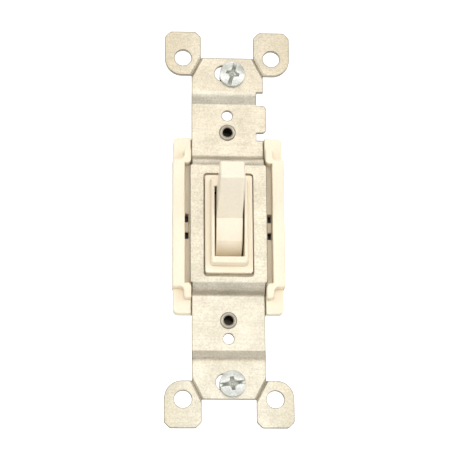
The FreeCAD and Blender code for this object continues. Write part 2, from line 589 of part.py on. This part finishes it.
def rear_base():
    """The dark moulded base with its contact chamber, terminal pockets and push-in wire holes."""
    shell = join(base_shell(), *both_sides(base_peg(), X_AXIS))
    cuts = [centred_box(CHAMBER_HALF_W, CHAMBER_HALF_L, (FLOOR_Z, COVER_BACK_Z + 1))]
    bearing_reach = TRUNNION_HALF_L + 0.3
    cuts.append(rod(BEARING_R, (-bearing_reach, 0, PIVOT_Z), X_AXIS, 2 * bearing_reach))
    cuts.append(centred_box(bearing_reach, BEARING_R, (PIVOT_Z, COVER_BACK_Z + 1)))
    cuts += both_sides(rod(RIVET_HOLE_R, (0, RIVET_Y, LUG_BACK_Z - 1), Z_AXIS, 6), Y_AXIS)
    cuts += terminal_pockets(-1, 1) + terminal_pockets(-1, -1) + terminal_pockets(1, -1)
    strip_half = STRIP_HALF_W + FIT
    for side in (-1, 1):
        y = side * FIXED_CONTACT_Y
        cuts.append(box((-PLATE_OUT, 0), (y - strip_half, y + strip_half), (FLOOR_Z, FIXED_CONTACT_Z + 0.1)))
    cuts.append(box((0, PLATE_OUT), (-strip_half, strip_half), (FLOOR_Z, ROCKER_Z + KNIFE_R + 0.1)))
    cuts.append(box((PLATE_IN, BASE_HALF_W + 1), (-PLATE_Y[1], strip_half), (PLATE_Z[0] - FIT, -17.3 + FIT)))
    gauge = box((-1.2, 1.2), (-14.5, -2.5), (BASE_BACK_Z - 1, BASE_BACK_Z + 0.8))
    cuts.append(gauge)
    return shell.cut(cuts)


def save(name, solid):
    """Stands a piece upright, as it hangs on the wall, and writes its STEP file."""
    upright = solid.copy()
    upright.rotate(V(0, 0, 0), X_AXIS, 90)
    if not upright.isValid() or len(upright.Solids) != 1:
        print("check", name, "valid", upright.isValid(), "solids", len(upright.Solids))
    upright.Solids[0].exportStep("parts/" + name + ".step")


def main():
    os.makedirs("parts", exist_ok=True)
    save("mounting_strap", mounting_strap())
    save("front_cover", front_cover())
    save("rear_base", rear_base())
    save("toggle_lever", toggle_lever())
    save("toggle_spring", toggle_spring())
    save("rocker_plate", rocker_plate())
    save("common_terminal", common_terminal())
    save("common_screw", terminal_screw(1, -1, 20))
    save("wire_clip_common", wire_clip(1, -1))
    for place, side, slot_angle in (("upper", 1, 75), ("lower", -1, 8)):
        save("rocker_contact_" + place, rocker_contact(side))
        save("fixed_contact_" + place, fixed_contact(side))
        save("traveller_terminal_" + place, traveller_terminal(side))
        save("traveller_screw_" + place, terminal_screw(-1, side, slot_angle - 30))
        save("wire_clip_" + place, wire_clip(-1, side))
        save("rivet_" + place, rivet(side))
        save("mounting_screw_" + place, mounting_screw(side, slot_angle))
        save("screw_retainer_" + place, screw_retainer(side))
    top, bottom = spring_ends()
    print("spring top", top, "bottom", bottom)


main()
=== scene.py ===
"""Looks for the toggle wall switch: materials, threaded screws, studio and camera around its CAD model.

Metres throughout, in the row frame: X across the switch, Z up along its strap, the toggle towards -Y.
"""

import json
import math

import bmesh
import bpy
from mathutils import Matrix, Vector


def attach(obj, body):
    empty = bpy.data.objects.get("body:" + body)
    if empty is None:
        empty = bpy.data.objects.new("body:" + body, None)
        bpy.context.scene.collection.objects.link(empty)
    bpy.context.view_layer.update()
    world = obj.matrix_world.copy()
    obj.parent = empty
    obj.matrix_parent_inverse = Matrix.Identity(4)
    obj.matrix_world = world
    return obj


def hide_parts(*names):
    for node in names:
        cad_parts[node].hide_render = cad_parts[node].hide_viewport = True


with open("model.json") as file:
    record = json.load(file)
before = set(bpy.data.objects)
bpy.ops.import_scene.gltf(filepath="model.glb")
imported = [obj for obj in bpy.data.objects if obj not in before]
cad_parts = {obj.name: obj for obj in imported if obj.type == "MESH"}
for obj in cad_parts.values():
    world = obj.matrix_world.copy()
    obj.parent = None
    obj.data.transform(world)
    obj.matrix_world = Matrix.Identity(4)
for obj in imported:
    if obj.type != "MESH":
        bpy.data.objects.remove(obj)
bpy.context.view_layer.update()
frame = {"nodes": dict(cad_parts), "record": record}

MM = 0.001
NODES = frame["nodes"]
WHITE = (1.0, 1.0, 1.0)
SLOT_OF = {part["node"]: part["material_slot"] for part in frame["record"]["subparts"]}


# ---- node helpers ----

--

__Exercise objective__.
Restate the whole listing exactly.

__Exercise result__.
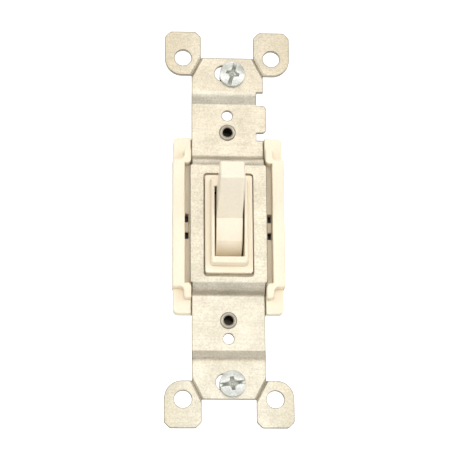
The FreeCAD and Blender code for this object continues. Write part 2, from line 589 of part.py on. This part finishes it.
def rear_base():
    """The dark moulded base with its contact chamber, terminal pockets and push-in wire holes."""
    shell = join(base_shell(), *both_sides(base_peg(), X_AXIS))
    cuts = [centred_box(CHAMBER_HALF_W, CHAMBER_HALF_L, (FLOOR_Z, COVER_BACK_Z + 1))]
    bearing_reach = TRUNNION_HALF_L + 0.3
    cuts.append(rod(BEARING_R, (-bearing_reach, 0, PIVOT_Z), X_AXIS, 2 * bearing_reach))
    cuts.append(centred_box(bearing_reach, BEARING_R, (PIVOT_Z, COVER_BACK_Z + 1)))
    cuts += both_sides(rod(RIVET_HOLE_R, (0, RIVET_Y, LUG_BACK_Z - 1), Z_AXIS, 6), Y_AXIS)
    cuts += terminal_pockets(-1, 1) + terminal_pockets(-1, -1) + terminal_pockets(1, -1)
    strip_half = STRIP_HALF_W + FIT
    for side in (-1, 1):
        y = side * FIXED_CONTACT_Y
        cuts.append(box((-PLATE_OUT, 0), (y - strip_half, y + strip_half), (FLOOR_Z, FIXED_CONTACT_Z + 0.1)))
    cuts.append(box((0, PLATE_OUT), (-strip_half, strip_half), (FLOOR_Z, ROCKER_Z + KNIFE_R + 0.1)))
    cuts.append(box((PLATE_IN, BASE_HALF_W + 1), (-PLATE_Y[1], strip_half), (PLATE_Z[0] - FIT, -17.3 + FIT)))
    gauge = box((-1.2, 1.2), (-14.5, -2.5), (BASE_BACK_Z - 1, BASE_BACK_Z + 0.8))
    cuts.append(gauge)
    return shell.cut(cuts)


def save(name, solid):
    """Stands a piece upright, as it hangs on the wall, and writes its STEP file."""
    upright = solid.copy()
    upright.rotate(V(0, 0, 0), X_AXIS, 90)
    if not upright.isValid() or len(upright.Solids) != 1:
        print("check", name, "valid", upright.isValid(), "solids", len(upright.Solids))
    upright.Solids[0].exportStep("parts/" + name + ".step")


def main():
    os.makedirs("parts", exist_ok=True)
    save("mounting_strap", mounting_strap())
    save("front_cover", front_cover())
    save("rear_base", rear_base())
    save("toggle_lever", toggle_lever())
    save("toggle_spring", toggle_spring())
    save("rocker_plate", rocker_plate())
    save("common_terminal", common_terminal())
    save("common_screw", terminal_screw(1, -1, 20))
    save("wire_clip_common", wire_clip(1, -1))
    for place, side, slot_angle in (("upper", 1, 75), ("lower", -1, 8)):
        save("rocker_contact_" + place, rocker_contact(side))
        save("fixed_contact_" + place, fixed_contact(side))
        save("traveller_terminal_" + place, traveller_terminal(side))
        save("traveller_screw_" + place, terminal_screw(-1, side, slot_angle - 30))
        save("wire_clip_" + place, wire_clip(-1, side))
        save("rivet_" + place, rivet(side))
        save("mounting_screw_" + place, mounting_screw(side, slot_angle))
        save("screw_retainer_" + place, screw_retainer(side))
    top, bottom = spring_ends()
    print("spring top", top, "bottom", bottom)


main()
=== scene.py ===
"""Looks for the toggle wall switch: materials, threaded screws, studio and camera around its CAD model.

Metres throughout, in the row frame: X across the switch, Z up along its strap, the toggle towards -Y.
"""

import json
import math

import bmesh
import bpy
from mathutils import Matrix, Vector


def attach(obj, body):
    empty = bpy.data.objects.get("body:" + body)
    if empty is None:
        empty = bpy.data.objects.new("body:" + body, None)
        bpy.context.scene.collection.objects.link(empty)
    bpy.context.view_layer.update()
    world = obj.matrix_world.copy()
    obj.parent = empty
    obj.matrix_parent_inverse = Matrix.Identity(4)
    obj.matrix_world = world
    return obj


def hide_parts(*names):
    for node in names:
        cad_parts[node].hide_render = cad_parts[node].hide_viewport = True


with open("model.json") as file:
    record = json.load(file)
before = set(bpy.data.objects)
bpy.ops.import_scene.gltf(filepath="model.glb")
imported = [obj for obj in bpy.data.objects if obj not in before]
cad_parts = {obj.name: obj for obj in imported if obj.type == "MESH"}
for obj in cad_parts.values():
    world = obj.matrix_world.copy()
    obj.parent = None
    obj.data.transform(world)
    obj.matrix_world = Matrix.Identity(4)
for obj in imported:
    if obj.type != "MESH":
        bpy.data.objects.remove(obj)
bpy.context.view_layer.update()
frame = {"nodes": dict(cad_parts), "record": record}

MM = 0.001
NODES = frame["nodes"]
WHITE = (1.0, 1.0, 1.0)
SLOT_OF = {part["node"]: part["material_slot"] for part in frame["record"]["subparts"]}


# ---- node helpers ----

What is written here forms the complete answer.